[A run of records]
++++++

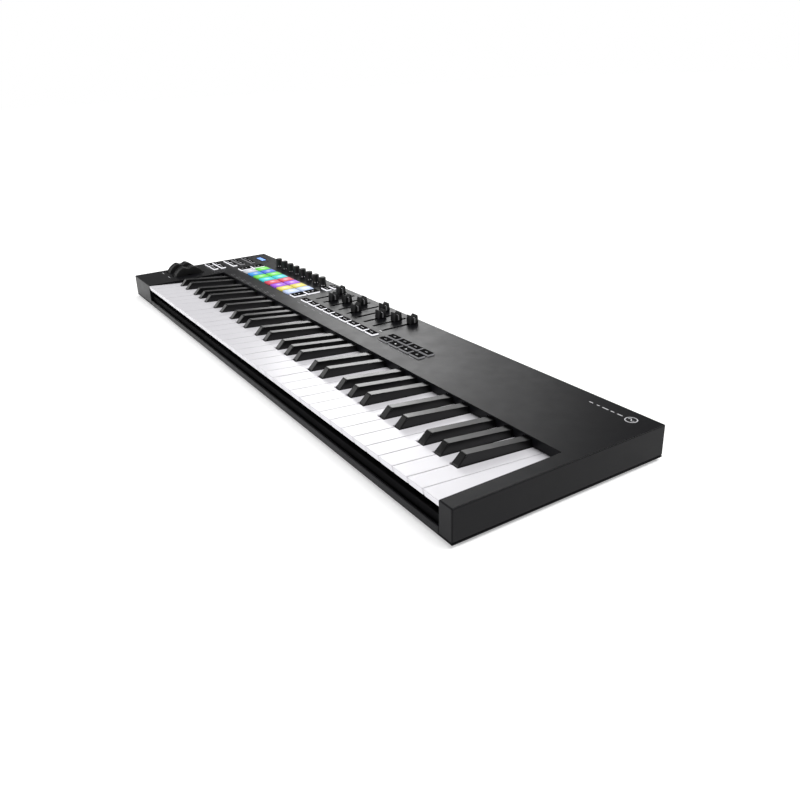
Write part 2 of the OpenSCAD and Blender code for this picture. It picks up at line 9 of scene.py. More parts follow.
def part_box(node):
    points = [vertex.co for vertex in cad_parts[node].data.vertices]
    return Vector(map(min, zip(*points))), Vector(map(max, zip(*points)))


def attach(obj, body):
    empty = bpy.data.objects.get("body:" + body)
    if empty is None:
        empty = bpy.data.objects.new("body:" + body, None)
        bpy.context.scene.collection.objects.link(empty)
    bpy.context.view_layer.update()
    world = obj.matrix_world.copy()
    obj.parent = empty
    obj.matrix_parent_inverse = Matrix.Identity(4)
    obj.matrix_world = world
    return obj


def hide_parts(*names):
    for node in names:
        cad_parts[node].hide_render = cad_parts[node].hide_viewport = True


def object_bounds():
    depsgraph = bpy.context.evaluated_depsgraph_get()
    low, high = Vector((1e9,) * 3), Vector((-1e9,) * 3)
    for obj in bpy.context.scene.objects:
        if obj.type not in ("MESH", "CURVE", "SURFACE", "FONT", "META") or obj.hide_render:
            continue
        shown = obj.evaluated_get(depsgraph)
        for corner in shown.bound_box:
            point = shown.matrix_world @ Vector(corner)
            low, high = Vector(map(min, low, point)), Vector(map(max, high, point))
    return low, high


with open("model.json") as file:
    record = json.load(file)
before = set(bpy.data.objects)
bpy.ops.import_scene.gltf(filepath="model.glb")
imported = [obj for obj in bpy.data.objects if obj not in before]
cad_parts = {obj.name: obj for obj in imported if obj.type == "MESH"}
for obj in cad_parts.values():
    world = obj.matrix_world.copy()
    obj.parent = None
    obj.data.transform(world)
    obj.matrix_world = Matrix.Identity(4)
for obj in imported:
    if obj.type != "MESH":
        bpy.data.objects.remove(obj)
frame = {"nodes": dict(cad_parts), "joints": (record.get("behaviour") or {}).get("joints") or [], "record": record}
cad_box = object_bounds()

MM = 0.001
SCENE = bpy.context.scene
NODES = frame["nodes"]
SLOT_OF = {part["node"]: part["material_slot"] for part in frame["record"]["subparts"]}
PANEL_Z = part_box("top_case")[1].z


# ---- materials ----

class Nodes:
    """A material's node tree, with short calls for the nodes that the finishes use."""

    def __init__(self, name):
        self.material = bpy.data.materials.new(name)
        self.material.use_nodes = True
        self.tree = self.material.node_tree
        self.shader = self.tree.nodes["Principled BSDF"]
        self.place = self.add("ShaderNodeTexCoord").outputs["Object"]

    def add(self, kind, **values):
        node = self.tree.nodes.new(kind)
        for name, value in values.items():
            setattr(node, name, value)
        return node

    def link(self, output, socket):
        self.tree.links.new(output, socket)

    def stretched(self, scale):
        """Coordinates stretched by a scale along each axis."""
        mapping = self.add("ShaderNodeMapping")
        mapping.inputs["Scale"].default_value = scale
        self.link(self.place, mapping.inputs["Vector"])
        return mapping.outputs["Vector"]

    def noise(self, scale, detail=3.0, place=None):
        node = self.add("ShaderNodeTexNoise")
        node.inputs["Scale"].default_value = scale
        node.inputs["Detail"].default_value = detail
        self.link(place or self.place, node.inputs["Vector"])
        return node.outputs["Fac"]

    def between(self, factor, low, high, low_at=0.3, high_at=0.7):
        """A number that goes from low to high as the factor does."""
        node = self.add("ShaderNodeMapRange")
        node.inputs["From Min"].default_value = low_at
        node.inputs["From Max"].default_value = high_at
        node.inputs["To Min"].default_value = low
        node.inputs["To Max"].default_value = high
        self.link(factor, node.inputs["Value"])
        return node.outputs["Result"]

    def tones(self, factor, stops):
        """A colour ramp, given as (position, colour) stops."""
        ramp = self.add("ShaderNodeValToRGB").color_ramp
        while len(ramp.elements) < len(stops):
            ramp.elements.new(0.5)
        for element, (position, color) in zip(ramp.elements, stops):
            element.position = position
            element.color = (*color, 1)
        node = self.tree.nodes[-1]
        self.link(factor, node.inputs["Fac"])
        return node.outputs["Color"]

    def bump(self, height, depth):
        node = self.add("ShaderNodeBump")
        node.inputs["Distance"].default_value = depth
        self.link(height, node.inputs["Height"])
        self.link(node.outputs["Normal"], self.shader.inputs["Normal"])


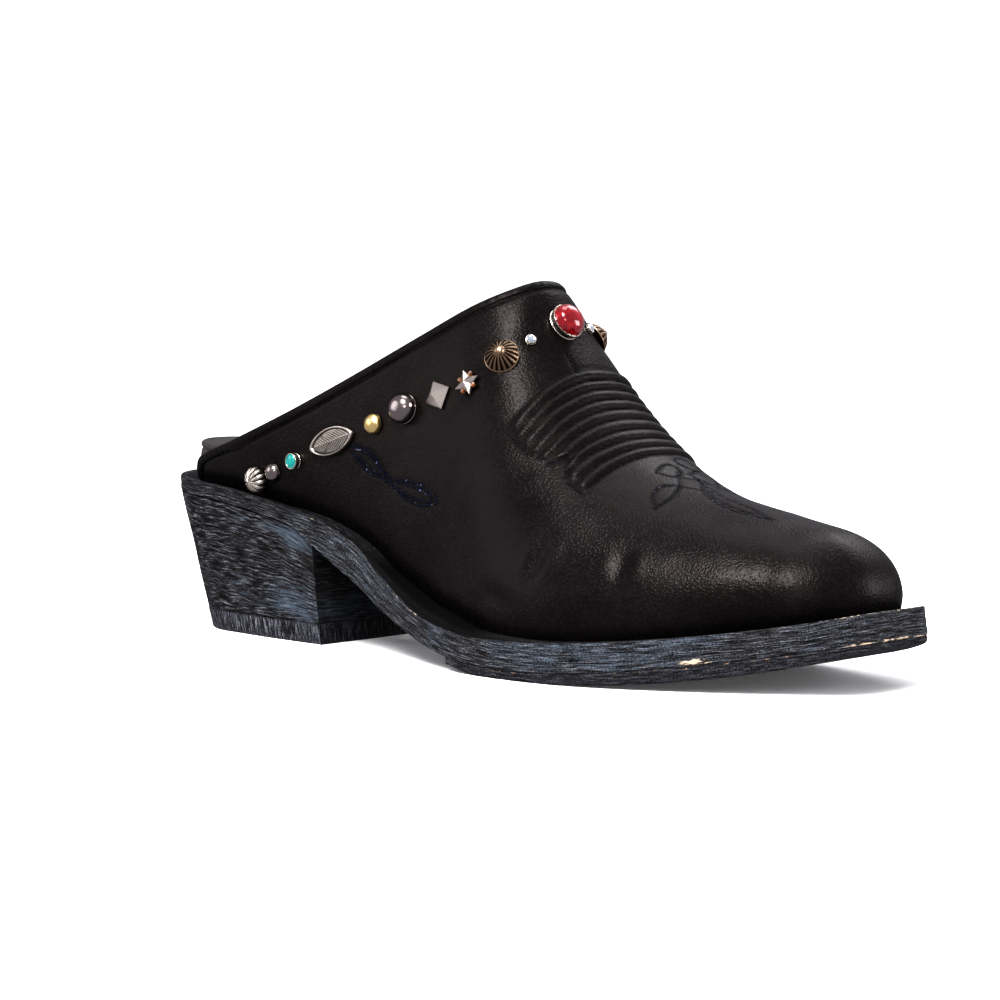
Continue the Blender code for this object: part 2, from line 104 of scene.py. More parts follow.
# shapes in mm, for numbers and for whole arrays of them
def smooth(rows, column, x):
    places, values = rows[:, 0], rows[:, column]
    count = len(places)
    low, high = np.maximum(np.arange(count) - 1, 0), np.minimum(np.arange(count) + 1, count - 1)
    slopes = (values[high] - values[low]) / (places[high] - places[low])
    k = np.clip(np.searchsorted(places, x, side="left") - 1, 0, count - 2)
    span = places[k + 1] - places[k]
    t = np.clip((x - places[k]) / span, 0.0, 1.0)
    return ((2 * t**3 - 3 * t**2 + 1) * values[k] + (t**3 - 2 * t**2 + t) * span * slopes[k]
            + (3 * t**2 - 2 * t**3) * values[k + 1] + (t**3 - t**2) * span * slopes[k + 1])


def fade(x, span):  # 1 before a span, 0 after it
    t = np.clip((x - span[0]) / (span[1] - span[0]), 0.0, 1.0)
    return 1 - 3 * t**2 + 2 * t**3


def soleHalf(x, side):
    half = smooth(soleRows, 1 if side == lateral else 2, x)
    back = np.clip((shoe["seatRadius"] - x) / shoe["seatRadius"], 0.0, 1.0)
    corner = np.clip(x - (shoe["soleLength"] - shoe["toeCorner"]), 0.0, shoe["toeCorner"])
    return half * np.sqrt(1 - back**2) - shoe["toeCorner"] + np.sqrt(shoe["toeCorner"]**2 - corner**2)


def soleTop(x):
    return smooth(soleRows, 3, x)


def soleUnderside(x):
    return smooth(soleRows, 4, x)


def lastPoint(across, x):
    # across is -1 at the lateral foot line, 0 on the ridge and 1 at the medial foot line
    across, x = np.broadcast_arrays(np.asarray(across, float), np.asarray(x, float))
    outer = across < 0
    angle = np.abs(across) * math.pi / 2
    power = 2 / np.where(outer, smooth(lastRows, 5, x), smooth(lastRows, 6, x))
    up = np.where(np.abs(across) < 1, np.maximum(np.cos(angle), 0.0), 0.0) ** power
    out = np.minimum(np.sin(angle), 1.0) ** power
    capStart = shoe["upperFront"] - shoe["toeCap"]
    toe = np.clip((x - capStart) / shoe["toeCap"], 0.0, 1.0)
    reach = toe * np.maximum(1 - out ** shoe["toeSquare"], 0.0) ** (1 / shoe["toeSquare"])
    x = np.minimum(x, capStart) + shoe["toeCap"] * reach
    foot = soleTop(x) + shoe["footGap"]
    rise = (smooth(lastRows, 3, x) - foot) * np.sqrt(1 - toe ** shoe["capFall"]) * up
    lean = smooth(lastRows, 4, x) * up ** (2 - fade(x, shoe["leanFade"]))
    tuck = shoe["tuck"] * (1 - shoe["tuckEase"] * reach) * np.exp(-rise / shoe["tuckHeight"])
    half = np.where(outer, smooth(lastRows, 1, x), smooth(lastRows, 2, x)) - tuck
    x = x - tuck * reach
    return np.stack([x, np.where(outer, -1, 1) * out * half + lean, soleTop(x) + shoe["footGap"] + rise], -1)


def unit(vectors):
    return vectors / np.maximum(np.linalg.norm(vectors, axis=-1, keepdims=True), 1e-9)


def lastNormal(across, x, step=0.5, turn=0.005):
    across = np.clip(across, -0.985, 0.985)  # short of the foot line, where the last ends in an edge
    x = np.clip(x, shoe["upperBack"], shoe["upperFront"] - step)
    along = lastPoint(across, x + step) - lastPoint(across, x - step)
    return unit(np.cross(along, lastPoint(across + turn, x) - lastPoint(across - turn, x)))


def halved(low, high, tooFar, steps=40):
    # the places where tooFar turns true, between low and high
    low, high = np.array(low, float), np.array(high, float)
    for _ in range(steps):
        middle = (low + high) / 2
        beyond = tooFar(middle)
        low, high = np.where(beyond, low, middle), np.where(beyond, middle, high)
    return high


def toplineStart(across):
    across = np.asarray(across, float)
    column = np.where(across < 0, 1, 2)

    def below(x):
        height = np.where(column == 1, smooth(toplineRows, 1, x), smooth(toplineRows, 2, x))
        return lastPoint(across, x)[..., 2] <= height

    found = halved(np.full(across.shape, shoe["upperBack"]), np.full(across.shape, shoe["peak"]), below)
    return np.where(np.abs(across) < 1, found, shoe["upperBack"])


def acrossAtHeight(x, height, side):
    return side * float(halved(0.0, 1.0, lambda middle: lastPoint(side * middle, x)[..., 2] <= height))


halfWidths = [soleHalf(np.arange(int(shoe["soleLength"])), side).max() for side in (lateral, medial)]
middle = np.array((shoe["soleLength"] / 2, (halfWidths[1] - halfWidths[0]) / 2, 0.0))


def toFrame(points):
    return (np.asarray(points, float) - middle) * mm


# curves and meshes
def curveThrough(points, count):
    # a smooth curve through points; a doubled point makes a corner
    points = np.array(points, float)
    ends = np.concatenate([2 * points[:1] - points[1:2], points, 2 * points[-1:] - points[-2:-1]])
    t = np.linspace(0, len(points) - 1, count)
    k = np.minimum(t.astype(int), len(points) - 2)
    u = (t - k)[:, None]
    a, b, c, d = (ends[k + i] for i in range(4))
    return 0.5 * (2 * b + (c - a) * u + (2 * a - 5 * b + 4 * c - d) * u**2 + (3 * b - a - 3 * c + d) * u**3)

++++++

● **Required work**
Above are the records; from them, give again exactly the lines from the one containing "bpy.context.scene.collection.objects.link(empty)" to the one containing "node tree, with", both lines included, and nothing more.

● **Output**
        bpy.context.scene.collection.objects.link(empty)
    bpy.context.view_layer.update()
    world = obj.matrix_world.copy()
    obj.parent = empty
    obj.matrix_parent_inverse = Matrix.Identity(4)
    obj.matrix_world = world
    return obj


def hide_parts(*names):
    for node in names:
        cad_parts[node].hide_render = cad_parts[node].hide_viewport = True


def object_bounds():
    depsgraph = bpy.context.evaluated_depsgraph_get()
    low, high = Vector((1e9,) * 3), Vector((-1e9,) * 3)
    for obj in bpy.context.scene.objects:
        if obj.type not in ("MESH", "CURVE", "SURFACE", "FONT", "META") or obj.hide_render:
            continue
        shown = obj.evaluated_get(depsgraph)
        for corner in shown.bound_box:
            point = shown.matrix_world @ Vector(corner)
            low, high = Vector(map(min, low, point)), Vector(map(max, high, point))
    return low, high


with open("model.json") as file:
    record = json.load(file)
before = set(bpy.data.objects)
bpy.ops.import_scene.gltf(filepath="model.glb")
imported = [obj for obj in bpy.data.objects if obj not in before]
cad_parts = {obj.name: obj for obj in imported if obj.type == "MESH"}
for obj in cad_parts.values():
    world = obj.matrix_world.copy()
    obj.parent = None
    obj.data.transform(world)
    obj.matrix_world = Matrix.Identity(4)
for obj in imported:
    if obj.type != "MESH":
        bpy.data.objects.remove(obj)
frame = {"nodes": dict(cad_parts), "joints": (record.get("behaviour") or {}).get("joints") or [], "record": record}
cad_box = object_bounds()

MM = 0.001
SCENE = bpy.context.scene
NODES = frame["nodes"]
SLOT_OF = {part["node"]: part["material_slot"] for part in frame["record"]["subparts"]}
PANEL_Z = part_box("top_case")[1].z


# ---- materials ----

class Nodes:
    """A material's node tree, with short calls for the nodes that the finishes use."""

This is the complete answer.